In der Geschichte von Wilhelm Hagen (Pseudonym: H. Wilmers) reist Old Shatterhand zu den Apatschen, wo er sich in Winnetous Schwester verliebt. Der eigentlich vorgesehene Bräutigam sinnt auf Rache. Shatterhand flieht demütig in seine sächsische Heimat und schildert dort seine Heldentaten in Büchern. Als die Apatschen ihn in Dresden besuchen, zwingen sie den Schriftsteller, seine Geschichten so umzuschreiben, dass ihnen darin eine ruhmvolle Rolle zukommt. Sie drohen, andernfalls mit Enthüllungen über ihn an die Öffentlichkeit zu treten.

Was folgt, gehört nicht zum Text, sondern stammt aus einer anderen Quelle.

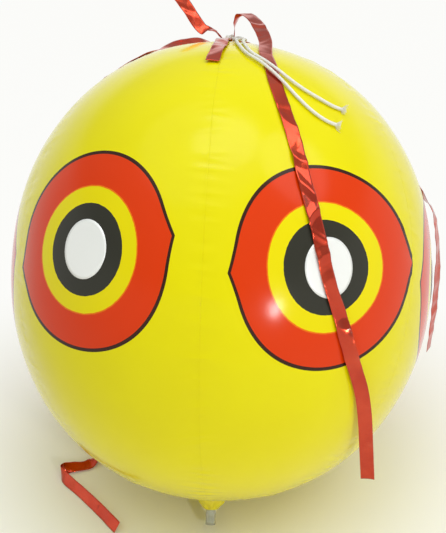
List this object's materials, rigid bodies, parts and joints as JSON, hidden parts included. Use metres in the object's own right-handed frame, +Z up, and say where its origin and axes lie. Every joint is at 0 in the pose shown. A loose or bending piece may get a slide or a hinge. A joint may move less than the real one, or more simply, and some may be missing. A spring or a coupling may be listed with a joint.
{
  "type": "bird scare balloon",
  "caption": "Inflated yellow vinyl scare-eye ball with printed eye rings, foil pupils, a tied string and red film streamers at its crown and a push-in valve below.",
  "frame": {"origin": "centre of the flat that the ball's weight presses into its underside, on the table", "axes": "+Z up from the table, -Y towards the side with the two front eyes and the valve, +X to its right; the ball's own axis leans back 33 degrees from +Z"},
  "size_m": [0.4164, 0.4147, 0.4512],
  "materials": {
    "yellow_vinyl": "glossy soft vinyl film",
    "silver_foil": "satin metallised foil sticker",
    "red_film": "creased metallised film",
    "white_cord": "soft braided cord",
    "clear_vinyl": "clear soft vinyl"
  },
  "bodies": {
    "balloon": {"gore_panel_1": "yellow_vinyl", "gore_panel_2": "yellow_vinyl", "gore_panel_3": "yellow_vinyl", "gore_panel_4": "yellow_vinyl", "gore_panel_5": "yellow_vinyl", "gore_panel_6": "yellow_vinyl", "pupil_disc_1": "silver_foil", "pupil_disc_2": "silver_foil", "pupil_disc_3": "silver_foil", "pupil_disc_4": "silver_foil", "pupil_disc_5": "silver_foil", "pupil_disc_6": "silver_foil", "crown_patch": "yellow_vinyl", "hang_tab": "yellow_vinyl", "string_knot": "white_cord", "streamer_gather": "red_film", "valve_boot": "yellow_vinyl"},
    "front_streamer": {"streamer_front": "red_film", "string_strand_upper": "white_cord", "string_strand_lower": "white_cord"},
    "right_streamer": {"streamer_right": "red_film"},
    "left_streamer": {"streamer_left": "red_film"},
    "back_streamer": {"streamer_back": "red_film"},
    "tail_streamer": {"streamer_tail": "red_film"},
    "valve_stem": {"valve_stem": "clear_vinyl"},
    "valve_flap": {"valve_flap": "clear_vinyl"},
    "valve_plug": {"valve_plug": "clear_vinyl"}
  },
  "joints": [
    {"name": "front_streamer_lift", "type": "hinge", "parent": "balloon", "child": "front_streamer", "pos_m": [0.01295, 0.12966, 0.40413], "axis": [-0.9572, -0.2171, 0.1913], "range_deg": [0, 34]},
    {"name": "right_streamer_lift", "type": "hinge", "parent": "balloon", "child": "right_streamer", "pos_m": [0.01282, 0.12886, 0.40171], "axis": [-0.1453, -0.8259, 0.5447], "range_deg": [0, 50]},
    {"name": "left_streamer_lift", "type": "hinge", "parent": "balloon", "child": "left_streamer", "pos_m": [0.00199, 0.12828, 0.40328], "axis": [-0.0285, 0.8387, -0.5439], "range_deg": [0, 16]},
    {"name": "back_streamer_lift", "type": "hinge", "parent": "balloon", "child": "back_streamer", "pos_m": [0.00208, 0.12883, 0.40509], "axis": [0.686, 0.593, -0.4216], "range_deg": [0, 40]},
    {"name": "tail_streamer_lift", "type": "hinge", "parent": "balloon", "child": "tail_streamer", "pos_m": [0.00743, 0.12366, 0.40286], "axis": [-0.9908, 0.1312, -0.0334], "range_deg": [0, 50]},
    {"name": "valve_push_in", "type": "slide", "parent": "balloon", "child": "valve_stem", "axis": [0.0439, 0.5446, 0.8375], "range_m": [0, 0.012]},
    {"name": "valve_plug_pull", "type": "slide", "parent": "valve_stem", "child": "valve_plug", "axis": [-0.0439, -0.5446, -0.8375], "range_m": [0, 0.008]},
    {"name": "valve_flap_open", "type": "hinge", "parent": "valve_stem", "child": "valve_flap", "pos_m": [-0.00843, -0.11047, 0.0335], "axis": [0.9986, 0, -0.0523], "range_deg": [0, 60]}
  ]
}
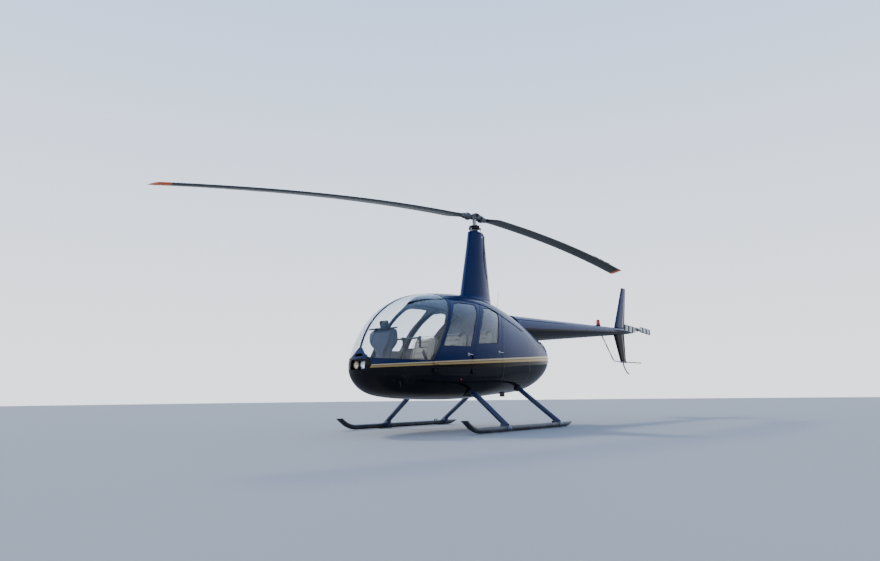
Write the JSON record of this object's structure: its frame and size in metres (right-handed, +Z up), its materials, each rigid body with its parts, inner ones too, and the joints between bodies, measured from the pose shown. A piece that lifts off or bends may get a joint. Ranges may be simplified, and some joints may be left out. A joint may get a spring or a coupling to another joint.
{
  "type": "light helicopter",
  "caption": "Light cabin helicopter on skids, with a teetering main rotor, a tail rotor in a guard, hinged cabin doors, seats and a hollow glazed cabin.",
  "frame": {"origin": "on the ground under the middle of the whole aircraft, rotor blades included", "axes": "+X towards the nose, +Y to the aircraft's left, +Z up"},
  "size_m": [11.6587, 2.1896, 3.24],
  "materials": {
    "body_paint": "gloss metallic navy above a gold line, gloss black below it",
    "gear_paint": "semi-gloss dark blue, worn on the skids",
    "glazing": "clear acrylic",
    "trim": "fine grain",
    "antenna": "matte black",
    "seat_leather": "light tan, stitched",
    "steel": "dull machined metal",
    "blade_paint": "satin dark grey with orange tips",
    "tail_blade_paint": "white with black bands",
    "beacon_lens": "clear red",
    "lamp": "sealed lamps in a dark box",
    "engine_metal": "dull casting",
    "lining": "short pile over panels",
    "guard_paint": "white with red bands"
  },
  "bodies": {
    "airframe": {"skid_left": "gear_paint", "skid_right": "gear_paint", "cross_tube_front": "gear_paint", "cross_tube_rear": "gear_paint", "windscreen_left": "glazing", "windscreen_right": "glazing", "landing_lights": "lamp", "cabin_shell": "body_paint", "roof_panel": "body_paint", "engine_cowl_left": "body_paint", "engine_cowl_right": "body_paint", "tail_boom": "body_paint", "rear_cowl": "body_paint", "engine_belly": "body_paint", "firewall": "lining", "floor": "lining", "engine": "engine_metal", "exhaust": "steel", "seat_box_front": "lining", "seat_box_rear": "lining", "seat_front_left": "seat_leather", "seat_front_right": "seat_leather", "seat_rear_left": "seat_leather", "seat_rear_right": "seat_leather", "console": "trim", "cyclic": "trim", "mast_fairing": "body_paint", "mast_tube": "steel", "fin_upper": "body_paint", "fin_lower": "body_paint", "stabilizer": "body_paint", "tail_guard": "guard_paint", "tail_gearbox": "steel", "beacon": "beacon_lens", "whip_antenna": "antenna"},
    "main_rotor": {"rotor_head": "steel", "blade_forward": "blade_paint", "blade_aft": "blade_paint"},
    "tail_rotor_assembly": {"tail_rotor": "tail_blade_paint"},
    "front_left_door": {"door_front_left": "body_paint", "door_window_front_left": "glazing"},
    "front_right_door": {"door_front_right": "body_paint", "door_window_front_right": "glazing"},
    "rear_left_door": {"door_rear_left": "body_paint", "door_window_rear_left": "glazing"},
    "rear_right_door": {"door_rear_right": "body_paint", "door_window_rear_right": "glazing"}
  },
  "joints": [
    {"name": "main_rotor_spin", "type": "hinge", "parent": "airframe", "child": "main_rotor", "pos_m": [0.799, 0, 3], "axis": [0, 0, 1], "continuous": true},
    {"name": "tail_rotor_spin", "type": "hinge", "parent": "airframe", "child": "tail_rotor_assembly", "pos_m": [-5.091, 0.17, 1.85], "axis": [0, 1, 0], "continuous": true},
    {"name": "front_left_door_hinge", "type": "hinge", "parent": "airframe", "child": "front_left_door", "pos_m": [2.5085, 0.5861, 0.8135], "axis": [0.0923, -0.0462, -0.9947], "range_deg": [0, 70]},
    {"name": "front_right_door_hinge", "type": "hinge", "parent": "airframe", "child": "front_right_door", "pos_m": [2.5085, -0.5861, 0.8135], "axis": [-0.0923, -0.0462, 0.9947], "range_deg": [0, 70]},
    {"name": "rear_left_door_hinge", "type": "hinge", "parent": "airframe", "child": "rear_left_door", "pos_m": [1.798, 0.65034, 0.86], "axis": [0.0995, -0.0316, -0.9945], "range_deg": [0, 70]},
    {"name": "rear_right_door_hinge", "type": "hinge", "parent": "airframe", "child": "rear_right_door", "pos_m": [1.798, -0.65034, 0.86], "axis": [-0.0995, -0.0316, 0.9945], "range_deg": [0, 70]}
  ],
  "couplings": [
    {"joint": "tail_rotor_spin", "follows": "main_rotor_spin", "ratio": -5.95}
  ]
}
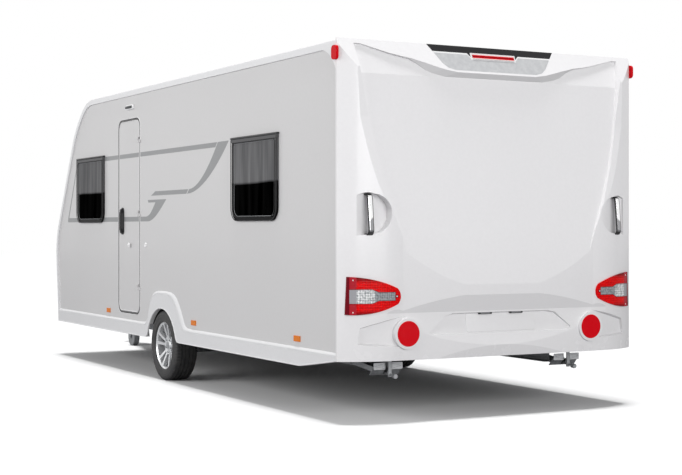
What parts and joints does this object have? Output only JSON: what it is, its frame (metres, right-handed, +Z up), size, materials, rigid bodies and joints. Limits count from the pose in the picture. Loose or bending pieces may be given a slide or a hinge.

Die Karl-May-Parodie lief mindestens 15-mal bis zum 18. April 1916 und rief unterschiedliche Kritiken hervor. So urteilten verschiedene bayerische und österreichische Zeitungen, dass „die Operette eine gelungene Travestie der uns allen aus unserer Jugend bekannten Karl-May-Romantik“ sei, dass „das ganze Stil hat und als seltene Erscheinung auf der Operettenbühne freudig zu begrüßen“ sei, jedoch auch: „… die Sache ist ungewöhnlich geschmacklos, aber bezeichnend für den Tiefstand der Operette von heute“. Überliefert sind von dieser Inszenierung, abgesehen von Zeitungsartikeln nur ein Programmheft.

Der Darsteller des Winnetou, Josef Ludl, verdient besonders erwähnt zu werden. Der gebürtige Wiener war zu dieser Zeit der wichtigste und beliebteste Schauspieler komischer Figuren auf Münchens Bühnen, Bass-Sänger und Film-Pionier. Er gründete eine Filmproduktionsgesellschaft und spielte u.a. in „Die lustigen Vagabunden“ zusammen mit Karl Valentin. Ein paar Monate nach den Aufführungen von „Fräulein Rothaut“, wechselt Josef Ludl nach Berlin. Dort begeht der erste Bühnen-Winnetou der Theatergeschichte im Januar 1917 mit 49 Jahren Suizid.